Curriculum framework flexibility
ADVERTISEMENT
The Missouri Department of Elementary & Secondary Education (DESE) requires school districts to make sure their teachers are adequately prepared to teach the material by developing a professional development plan, according to Lucas Bond, DESE chief communication officer. Bond said the HEAC would continue to support their efforts and provide ongoing training and the DESE Social Studies website offers a variety of resources.
Those include the St. Louis Kaplan Feldman Holocaust Museum, which has already seen an increase in requests for tours from Missouri schools. The nuts and bolts of how schools achieve their Holocaust teaching goals is up to the school district. The DESE curriculum framework offers recommended lessons and learning opportunities with a flexible approach. Schools can create a lesson plan in one of two paths: social studies or language arts. If they choose the latter, a literature class might study “The Diary of Anne Frank.”
“Good literature teachers always provide background information for the time period of the literature that they’re studying,” Humphrey said. “So, it’s a perfect segue to getting the history as well as the personal stories, which is one of the things that we stress—that it’s not just numbers and statistics, but it’s about individual stories. One of the things that we’re really trying to do is show teachers how they can incorporate voices of survivors that ended up in Missouri in their lessons.”
The framework also provides guidance for schools, depending on how many days they will devote to the lesson plan. The minimum is one day, but some schools have already committed to a more thorough approach, up to a semester-long course. The Holocaust education legislation also designated the second week in April as Holocaust Education Week. Rogers Middle School in Affton is planning to recognize it by installing a museum-type exhibit in the school library.
School districts that have already been including the Holocaust in lesson plans have the option of continuing with the material they already are using. One of those is Ladue Middle School, which has used the resources of the St. Louis Holocaust Museum in the past. The Jewish Community Relations Council’s Student to Student program is another opportunity to help non-Jews understand Jewish customs and beliefs. More than 35 local schools—including Affton High School—welcomed Jewish students into their classrooms for these sessions last year. Some of those schools have already assigned reading assignments that align with Holocaust education, according to Lauren Abraham, who heads up the initiative.
“They have started to require the book, ‘Night’ (Elie Wiesel’s memoir), or Anne Frank’s Diary, or ‘Refugee,’ (a novel about a Jewish boy escaping Nazi Germany) in their language arts or social studies class,” Abraham said. “That has been the way many of these administrators and teachers have supported the Holocaust education bill. When they’re looking for guest speakers to come and interpret many of the terms and support the learning of these literary documents, that’s where we come into play.”
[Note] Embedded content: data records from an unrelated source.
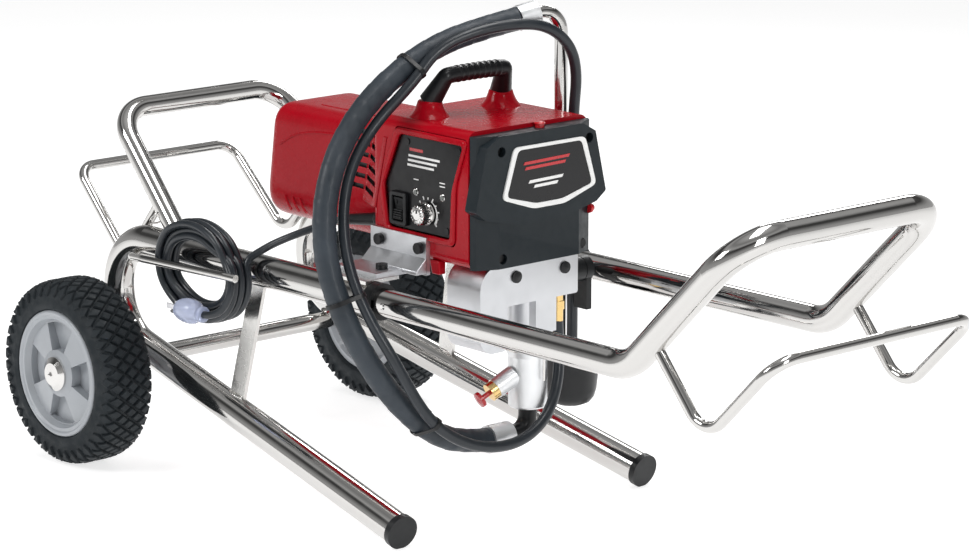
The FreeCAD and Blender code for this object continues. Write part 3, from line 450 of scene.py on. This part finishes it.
# ----------------------------------------------------------------- power cord
COIL_LOW, COIL_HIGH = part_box("cord_coil")
coil_centre = (COIL_LOW + COIL_HIGH) / 2
CORD_RADIUS = 0.0045
TURNS = 7
POINTS_PER_TURN = 14
LAYERS = 3
LAYER_STEP = 9.2 * MM
COIL_MARGIN = 5.2 * MM
COIL_SHEAR = 0.12
COIL_NEAR = -0.1815
COIL_DEPTH = 0.0225
COIL_START = math.radians(22)
# Each turn lies in one of the layers, and wanders a little from the turn before it.
turns = []
for step in range(TURNS * POINTS_PER_TURN + 1):
    loop = step / POINTS_PER_TURN
    angle = COIL_START - 2 * math.pi * loop
    lap = LAYER_STEP * (int(loop) % LAYERS) + 0.8 * MM * math.sin(3.1 * loop)
    spread = 1.6 * MM * math.sin(1.7 * loop)
    across = COIL_HIGH.x - coil_centre.x - COIL_MARGIN - lap + spread
    up = COIL_HIGH.z - coil_centre.z - COIL_MARGIN - lap * 0.9
    depth = COIL_NEAR - COIL_DEPTH * (loop / TURNS) + 0.0012 * math.sin(5 * angle)
    lift = up * math.sin(angle)
    turns.append(Vector((coil_centre.x + 0.92 * across * math.cos(angle) - COIL_SHEAR * lift, depth,
                         coil_centre.z + lift)))
PLUG_LOW, PLUG_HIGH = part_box("plug")
PLUG_MIDDLE = (PLUG_LOW + PLUG_HIGH) / 2
nose = Vector((-1, 0, 0))
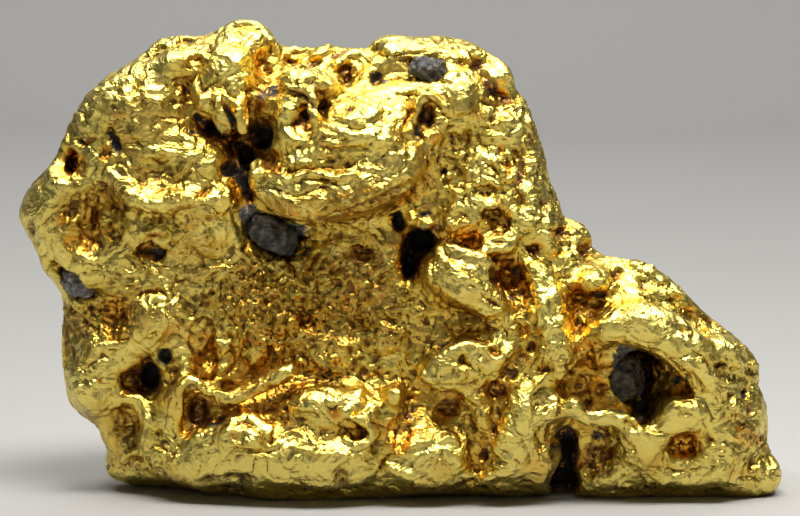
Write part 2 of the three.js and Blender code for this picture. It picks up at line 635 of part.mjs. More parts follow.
const group = new THREE.Group();
group.add(named("nugget", gold(), "gold"));
for (const [name, grain] of Object.entries(grains)) {
  const geometry = closeShortEdges(egg(grain).getMesh(), smallestEdge);
  group.add(named(name, geometry, name.split("_")[0]));
}
const box = new THREE.Box3().setFromObject(group);
const middleOfBox = box.getCenter(new THREE.Vector3());
group.position.set(-middleOfBox.x, -middleOfBox.y, 0);

export default group;
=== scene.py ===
import math
import time

import bmesh
import bpy
import numpy as np
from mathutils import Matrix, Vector, noise
from mathutils.bvhtree import BVHTree


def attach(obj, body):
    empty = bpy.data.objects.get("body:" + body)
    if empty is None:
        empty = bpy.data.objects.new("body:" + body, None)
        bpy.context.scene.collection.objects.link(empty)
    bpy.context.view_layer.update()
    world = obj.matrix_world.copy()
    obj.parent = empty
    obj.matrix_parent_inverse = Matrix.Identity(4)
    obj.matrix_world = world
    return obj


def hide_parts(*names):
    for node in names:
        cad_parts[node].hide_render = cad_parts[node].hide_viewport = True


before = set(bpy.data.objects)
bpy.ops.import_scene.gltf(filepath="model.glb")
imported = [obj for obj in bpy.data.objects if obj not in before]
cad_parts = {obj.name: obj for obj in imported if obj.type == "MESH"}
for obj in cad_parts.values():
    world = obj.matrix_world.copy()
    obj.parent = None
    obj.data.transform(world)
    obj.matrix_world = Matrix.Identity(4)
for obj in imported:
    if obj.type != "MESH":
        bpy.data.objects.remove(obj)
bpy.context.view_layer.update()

noise.seed_set(7)  # without it, the marks would stray another way in each run
started = time.time()


def report(stage):
    print(f"[nugget] {stage} at {time.time() - started:.1f} s")


camera = {
    "distance": 1.0,  # metres from the nugget
    "elevation": 7.0,  # degrees above the floor
    "aim": Vector((-0.0009, -0.0017, 0.079)),
    "width": 0.2667,  # what the frame's width shows at that distance
    "sensor": 36.0,
    "clip": (0.01, 20.0),
    "aimHeight": 78,  # v of the aim on the show face, in millimetres
}


def placeCamera():
    data = bpy.data.cameras.new("camera")
    eye = bpy.data.objects.new("camera", data)
    bpy.context.scene.collection.objects.link(eye)
    tilt = math.radians(camera["elevation"])
    away = Vector((0.0, -math.cos(tilt), math.sin(tilt)))
    eye.location = camera["aim"] + away * camera["distance"]
    eye.rotation_mode = "QUATERNION"
    eye.rotation_quaternion = (-away).to_track_quat("-Z", "Y")
    data.sensor_width = camera["sensor"]
    data.lens = data.sensor_width * camera["distance"] / camera["width"]
    data.clip_start, data.clip_end = camera["clip"]
    bpy.context.scene.camera = eye
    bpy.context.view_layer.update()
    return eye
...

A timely educational topic
Over the past two years, there has been a sharp increase in antisemitic acts worldwide. Combined with a low awareness about the Holocaust among younger people that is an indicator that the Missouri education component comes at a critical time, according to former state representative Stacey Newman.
“Expanding the pilot program to school districts throughout the entire state could not be timelier, with the national surge of antisemitism at shocking levels,” Newman said. “Teaching Missouri students, especially those not Jewish, the reality of the Holocaust, is vital, especially now. Known antisemitic incidents this past spring at local schools indicates Holocaust education is badly needed, as much for teachers as it is for students. After testifying for the bill in 2022, it is thrilling to see the enthusiasm and dedication for the program to include all schools in the state.”